Data for the task =>
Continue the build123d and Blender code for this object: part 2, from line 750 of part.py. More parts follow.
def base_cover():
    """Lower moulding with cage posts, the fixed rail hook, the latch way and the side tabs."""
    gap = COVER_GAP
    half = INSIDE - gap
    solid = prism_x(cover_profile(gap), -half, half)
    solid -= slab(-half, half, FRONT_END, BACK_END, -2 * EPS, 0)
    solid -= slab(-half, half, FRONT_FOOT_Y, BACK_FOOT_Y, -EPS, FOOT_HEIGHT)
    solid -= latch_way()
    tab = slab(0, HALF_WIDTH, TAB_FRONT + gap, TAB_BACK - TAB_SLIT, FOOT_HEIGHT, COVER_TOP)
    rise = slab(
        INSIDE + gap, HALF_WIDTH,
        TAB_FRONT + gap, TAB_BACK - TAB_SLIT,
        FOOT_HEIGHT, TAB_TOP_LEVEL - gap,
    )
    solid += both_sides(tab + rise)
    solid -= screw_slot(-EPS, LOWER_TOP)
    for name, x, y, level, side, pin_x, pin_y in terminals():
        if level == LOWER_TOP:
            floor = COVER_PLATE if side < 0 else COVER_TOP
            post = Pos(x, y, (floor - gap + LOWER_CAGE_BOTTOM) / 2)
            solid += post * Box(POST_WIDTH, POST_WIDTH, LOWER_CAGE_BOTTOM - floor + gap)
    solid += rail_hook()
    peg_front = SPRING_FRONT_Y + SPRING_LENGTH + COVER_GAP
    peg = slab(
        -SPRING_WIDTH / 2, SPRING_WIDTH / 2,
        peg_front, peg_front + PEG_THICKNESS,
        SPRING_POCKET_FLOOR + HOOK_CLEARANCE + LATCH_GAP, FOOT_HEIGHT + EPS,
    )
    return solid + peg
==
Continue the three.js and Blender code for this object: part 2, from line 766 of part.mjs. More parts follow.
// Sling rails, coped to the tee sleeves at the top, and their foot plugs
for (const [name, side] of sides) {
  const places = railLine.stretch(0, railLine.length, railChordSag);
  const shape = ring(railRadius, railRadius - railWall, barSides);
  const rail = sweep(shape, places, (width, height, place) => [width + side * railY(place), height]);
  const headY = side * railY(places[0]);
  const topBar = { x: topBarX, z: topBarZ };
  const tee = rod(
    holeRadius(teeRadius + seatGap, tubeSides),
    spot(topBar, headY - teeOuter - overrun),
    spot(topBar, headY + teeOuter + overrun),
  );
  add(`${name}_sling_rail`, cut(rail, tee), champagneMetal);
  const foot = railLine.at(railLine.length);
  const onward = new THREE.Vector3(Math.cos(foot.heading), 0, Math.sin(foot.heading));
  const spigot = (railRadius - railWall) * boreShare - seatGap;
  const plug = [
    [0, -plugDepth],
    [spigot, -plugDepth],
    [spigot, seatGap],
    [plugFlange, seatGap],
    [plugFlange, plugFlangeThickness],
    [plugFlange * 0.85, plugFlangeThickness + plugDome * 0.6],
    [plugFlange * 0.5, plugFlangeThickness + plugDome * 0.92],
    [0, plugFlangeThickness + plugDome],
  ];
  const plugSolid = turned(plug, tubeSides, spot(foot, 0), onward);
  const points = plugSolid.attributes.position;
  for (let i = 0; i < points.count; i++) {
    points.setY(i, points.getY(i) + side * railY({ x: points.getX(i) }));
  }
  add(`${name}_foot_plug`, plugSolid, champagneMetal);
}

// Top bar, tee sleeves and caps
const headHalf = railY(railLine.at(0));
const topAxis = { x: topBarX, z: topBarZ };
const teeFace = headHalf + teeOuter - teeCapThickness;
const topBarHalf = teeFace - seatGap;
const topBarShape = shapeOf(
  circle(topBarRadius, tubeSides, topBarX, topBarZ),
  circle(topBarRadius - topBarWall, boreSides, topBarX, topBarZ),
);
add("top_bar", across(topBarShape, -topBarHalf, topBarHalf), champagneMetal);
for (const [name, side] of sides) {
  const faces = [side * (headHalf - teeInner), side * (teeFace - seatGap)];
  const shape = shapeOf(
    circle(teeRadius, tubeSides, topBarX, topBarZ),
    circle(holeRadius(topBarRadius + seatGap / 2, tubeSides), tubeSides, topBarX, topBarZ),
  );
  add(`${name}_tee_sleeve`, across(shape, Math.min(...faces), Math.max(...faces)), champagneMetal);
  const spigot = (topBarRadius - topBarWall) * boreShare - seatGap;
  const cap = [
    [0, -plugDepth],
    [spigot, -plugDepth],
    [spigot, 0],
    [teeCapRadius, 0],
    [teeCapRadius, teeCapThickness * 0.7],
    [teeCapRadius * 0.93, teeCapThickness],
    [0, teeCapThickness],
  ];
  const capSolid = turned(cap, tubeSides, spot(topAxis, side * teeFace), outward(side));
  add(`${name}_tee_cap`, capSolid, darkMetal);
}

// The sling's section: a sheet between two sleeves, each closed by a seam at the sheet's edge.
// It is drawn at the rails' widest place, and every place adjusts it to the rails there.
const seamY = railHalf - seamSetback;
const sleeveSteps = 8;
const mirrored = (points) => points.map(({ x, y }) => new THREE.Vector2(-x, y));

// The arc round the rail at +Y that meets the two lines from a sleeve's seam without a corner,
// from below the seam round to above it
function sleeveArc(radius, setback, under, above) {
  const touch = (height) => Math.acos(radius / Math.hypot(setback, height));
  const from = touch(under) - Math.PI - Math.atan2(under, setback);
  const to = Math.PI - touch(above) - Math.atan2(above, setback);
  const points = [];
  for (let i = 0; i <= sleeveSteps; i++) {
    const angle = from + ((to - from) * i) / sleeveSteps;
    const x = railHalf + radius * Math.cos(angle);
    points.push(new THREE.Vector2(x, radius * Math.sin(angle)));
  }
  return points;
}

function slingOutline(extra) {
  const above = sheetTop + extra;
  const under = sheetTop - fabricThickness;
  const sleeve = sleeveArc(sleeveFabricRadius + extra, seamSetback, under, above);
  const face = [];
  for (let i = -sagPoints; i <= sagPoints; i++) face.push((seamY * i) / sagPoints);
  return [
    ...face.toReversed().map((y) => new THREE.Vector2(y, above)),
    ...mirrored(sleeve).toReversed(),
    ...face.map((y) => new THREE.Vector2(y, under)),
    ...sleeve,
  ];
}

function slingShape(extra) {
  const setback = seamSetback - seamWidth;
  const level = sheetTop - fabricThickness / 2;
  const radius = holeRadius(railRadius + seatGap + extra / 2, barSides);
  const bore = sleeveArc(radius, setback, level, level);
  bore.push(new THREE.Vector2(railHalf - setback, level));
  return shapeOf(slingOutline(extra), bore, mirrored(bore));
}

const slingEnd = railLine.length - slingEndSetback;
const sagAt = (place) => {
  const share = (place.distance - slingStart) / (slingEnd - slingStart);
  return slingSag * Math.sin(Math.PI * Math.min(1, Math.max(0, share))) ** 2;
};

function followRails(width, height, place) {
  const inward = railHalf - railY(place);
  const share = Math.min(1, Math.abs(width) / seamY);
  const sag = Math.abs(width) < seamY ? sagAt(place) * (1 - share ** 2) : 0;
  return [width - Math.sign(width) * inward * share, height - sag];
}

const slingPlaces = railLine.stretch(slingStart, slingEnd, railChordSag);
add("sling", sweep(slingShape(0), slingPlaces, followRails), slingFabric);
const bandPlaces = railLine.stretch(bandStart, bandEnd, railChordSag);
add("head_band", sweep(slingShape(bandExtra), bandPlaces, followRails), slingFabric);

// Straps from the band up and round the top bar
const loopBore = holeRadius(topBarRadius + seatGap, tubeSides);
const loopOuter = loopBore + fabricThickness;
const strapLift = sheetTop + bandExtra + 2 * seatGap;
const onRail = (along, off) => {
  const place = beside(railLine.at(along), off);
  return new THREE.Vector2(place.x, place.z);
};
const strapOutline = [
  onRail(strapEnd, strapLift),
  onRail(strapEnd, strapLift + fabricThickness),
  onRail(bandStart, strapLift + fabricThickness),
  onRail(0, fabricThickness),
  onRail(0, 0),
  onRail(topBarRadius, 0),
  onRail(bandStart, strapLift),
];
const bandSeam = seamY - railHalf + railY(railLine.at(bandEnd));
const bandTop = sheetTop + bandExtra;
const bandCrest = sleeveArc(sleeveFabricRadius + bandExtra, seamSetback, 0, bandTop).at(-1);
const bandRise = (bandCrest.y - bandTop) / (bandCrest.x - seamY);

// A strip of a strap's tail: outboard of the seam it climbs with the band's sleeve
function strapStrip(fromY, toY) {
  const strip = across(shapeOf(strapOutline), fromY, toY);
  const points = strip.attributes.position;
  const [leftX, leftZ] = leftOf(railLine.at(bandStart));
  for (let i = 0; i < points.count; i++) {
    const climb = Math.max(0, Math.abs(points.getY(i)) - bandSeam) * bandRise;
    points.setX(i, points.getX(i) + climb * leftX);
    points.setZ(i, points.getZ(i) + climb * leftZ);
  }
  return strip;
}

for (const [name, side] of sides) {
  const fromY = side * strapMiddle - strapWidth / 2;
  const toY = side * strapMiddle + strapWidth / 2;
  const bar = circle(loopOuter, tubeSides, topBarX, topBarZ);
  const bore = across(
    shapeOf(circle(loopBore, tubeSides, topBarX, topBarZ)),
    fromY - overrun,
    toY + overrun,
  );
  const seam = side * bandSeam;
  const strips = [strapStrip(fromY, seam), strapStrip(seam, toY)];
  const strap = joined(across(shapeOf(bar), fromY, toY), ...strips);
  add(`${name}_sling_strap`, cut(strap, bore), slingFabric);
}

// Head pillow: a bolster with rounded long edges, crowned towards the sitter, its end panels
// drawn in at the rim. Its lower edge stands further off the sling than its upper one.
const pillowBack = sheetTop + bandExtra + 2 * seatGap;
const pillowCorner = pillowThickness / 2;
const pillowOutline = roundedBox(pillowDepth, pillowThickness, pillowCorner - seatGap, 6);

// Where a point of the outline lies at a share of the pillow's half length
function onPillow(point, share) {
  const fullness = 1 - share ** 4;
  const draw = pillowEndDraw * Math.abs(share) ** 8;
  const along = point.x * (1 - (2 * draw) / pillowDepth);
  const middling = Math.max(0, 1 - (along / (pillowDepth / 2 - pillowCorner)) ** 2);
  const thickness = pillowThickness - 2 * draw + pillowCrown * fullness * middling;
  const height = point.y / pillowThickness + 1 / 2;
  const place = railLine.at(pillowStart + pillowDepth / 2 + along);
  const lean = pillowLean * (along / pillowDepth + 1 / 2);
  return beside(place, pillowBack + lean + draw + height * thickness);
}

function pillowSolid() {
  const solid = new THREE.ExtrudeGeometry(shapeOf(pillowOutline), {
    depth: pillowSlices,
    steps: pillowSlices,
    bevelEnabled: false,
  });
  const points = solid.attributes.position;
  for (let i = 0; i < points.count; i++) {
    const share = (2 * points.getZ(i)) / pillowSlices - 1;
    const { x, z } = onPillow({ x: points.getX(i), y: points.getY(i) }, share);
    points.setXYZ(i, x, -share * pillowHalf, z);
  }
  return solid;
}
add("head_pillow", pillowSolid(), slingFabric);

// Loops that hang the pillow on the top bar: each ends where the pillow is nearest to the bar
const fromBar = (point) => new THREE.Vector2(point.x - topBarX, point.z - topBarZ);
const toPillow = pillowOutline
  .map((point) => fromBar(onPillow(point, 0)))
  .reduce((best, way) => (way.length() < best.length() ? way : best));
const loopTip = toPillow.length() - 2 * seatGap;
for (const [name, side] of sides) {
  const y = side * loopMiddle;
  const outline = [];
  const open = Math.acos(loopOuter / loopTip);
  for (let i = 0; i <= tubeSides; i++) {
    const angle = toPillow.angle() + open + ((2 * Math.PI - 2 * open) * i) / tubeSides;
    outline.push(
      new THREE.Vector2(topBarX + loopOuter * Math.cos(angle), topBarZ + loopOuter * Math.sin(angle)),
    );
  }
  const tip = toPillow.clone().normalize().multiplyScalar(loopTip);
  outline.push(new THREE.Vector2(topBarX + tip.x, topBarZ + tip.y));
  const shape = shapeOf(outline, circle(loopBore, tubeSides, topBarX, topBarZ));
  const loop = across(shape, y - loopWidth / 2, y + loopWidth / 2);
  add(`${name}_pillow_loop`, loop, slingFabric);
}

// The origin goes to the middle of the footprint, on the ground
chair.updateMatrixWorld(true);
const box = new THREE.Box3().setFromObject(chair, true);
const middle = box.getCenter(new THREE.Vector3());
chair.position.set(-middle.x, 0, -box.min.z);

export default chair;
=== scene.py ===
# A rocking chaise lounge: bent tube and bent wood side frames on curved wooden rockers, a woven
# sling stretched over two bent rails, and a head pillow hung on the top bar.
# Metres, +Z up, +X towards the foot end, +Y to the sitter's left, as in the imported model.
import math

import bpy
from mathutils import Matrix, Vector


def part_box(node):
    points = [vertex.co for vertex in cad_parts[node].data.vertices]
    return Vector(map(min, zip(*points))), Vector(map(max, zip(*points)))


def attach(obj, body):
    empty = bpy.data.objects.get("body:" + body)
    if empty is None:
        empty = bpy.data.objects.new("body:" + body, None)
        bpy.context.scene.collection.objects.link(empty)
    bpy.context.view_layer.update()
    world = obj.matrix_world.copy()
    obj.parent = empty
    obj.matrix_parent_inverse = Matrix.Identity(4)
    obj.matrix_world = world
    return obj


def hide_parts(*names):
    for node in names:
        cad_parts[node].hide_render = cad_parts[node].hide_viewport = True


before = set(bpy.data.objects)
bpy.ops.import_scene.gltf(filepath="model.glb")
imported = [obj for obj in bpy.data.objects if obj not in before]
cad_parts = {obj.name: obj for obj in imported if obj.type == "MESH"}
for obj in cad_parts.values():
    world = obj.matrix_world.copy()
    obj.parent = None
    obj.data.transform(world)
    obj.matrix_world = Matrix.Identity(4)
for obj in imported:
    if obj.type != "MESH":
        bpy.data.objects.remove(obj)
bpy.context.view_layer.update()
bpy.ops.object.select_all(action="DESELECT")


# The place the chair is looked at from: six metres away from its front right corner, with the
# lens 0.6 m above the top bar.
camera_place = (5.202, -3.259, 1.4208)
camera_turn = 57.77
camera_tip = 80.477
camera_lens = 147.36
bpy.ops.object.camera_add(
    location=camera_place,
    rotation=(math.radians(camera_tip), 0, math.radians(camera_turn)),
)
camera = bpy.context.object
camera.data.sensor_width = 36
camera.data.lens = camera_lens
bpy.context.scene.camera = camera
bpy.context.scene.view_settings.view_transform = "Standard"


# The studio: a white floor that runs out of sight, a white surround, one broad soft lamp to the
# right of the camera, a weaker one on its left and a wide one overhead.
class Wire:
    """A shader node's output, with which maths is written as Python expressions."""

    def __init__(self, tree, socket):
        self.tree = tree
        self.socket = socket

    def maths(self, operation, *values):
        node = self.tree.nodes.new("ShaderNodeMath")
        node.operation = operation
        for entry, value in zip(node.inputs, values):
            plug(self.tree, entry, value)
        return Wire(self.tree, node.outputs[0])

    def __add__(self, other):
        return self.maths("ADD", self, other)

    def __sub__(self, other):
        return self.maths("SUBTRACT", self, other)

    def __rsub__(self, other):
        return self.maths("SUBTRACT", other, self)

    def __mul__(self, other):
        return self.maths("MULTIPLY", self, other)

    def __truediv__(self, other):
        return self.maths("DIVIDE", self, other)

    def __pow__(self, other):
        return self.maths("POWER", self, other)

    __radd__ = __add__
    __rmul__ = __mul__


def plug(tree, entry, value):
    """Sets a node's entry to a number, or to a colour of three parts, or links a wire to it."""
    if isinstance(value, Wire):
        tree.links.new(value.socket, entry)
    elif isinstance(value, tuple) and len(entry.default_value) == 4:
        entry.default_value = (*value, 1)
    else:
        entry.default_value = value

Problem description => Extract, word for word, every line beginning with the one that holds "on the ground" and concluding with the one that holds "from mathutils import Matrix, Vector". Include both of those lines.

The solution =>
// The origin goes to the middle of the footprint, on the ground
chair.updateMatrixWorld(true);
const box = new THREE.Box3().setFromObject(chair, true);
const middle = box.getCenter(new THREE.Vector3());
chair.position.set(-middle.x, 0, -box.min.z);

export default chair;
=== scene.py ===
# A rocking chaise lounge: bent tube and bent wood side frames on curved wooden rockers, a woven
# sling stretched over two bent rails, and a head pillow hung on the top bar.
# Metres, +Z up, +X towards the foot end, +Y to the sitter's left, as in the imported model.
import math

import bpy
from mathutils import Matrix, Vector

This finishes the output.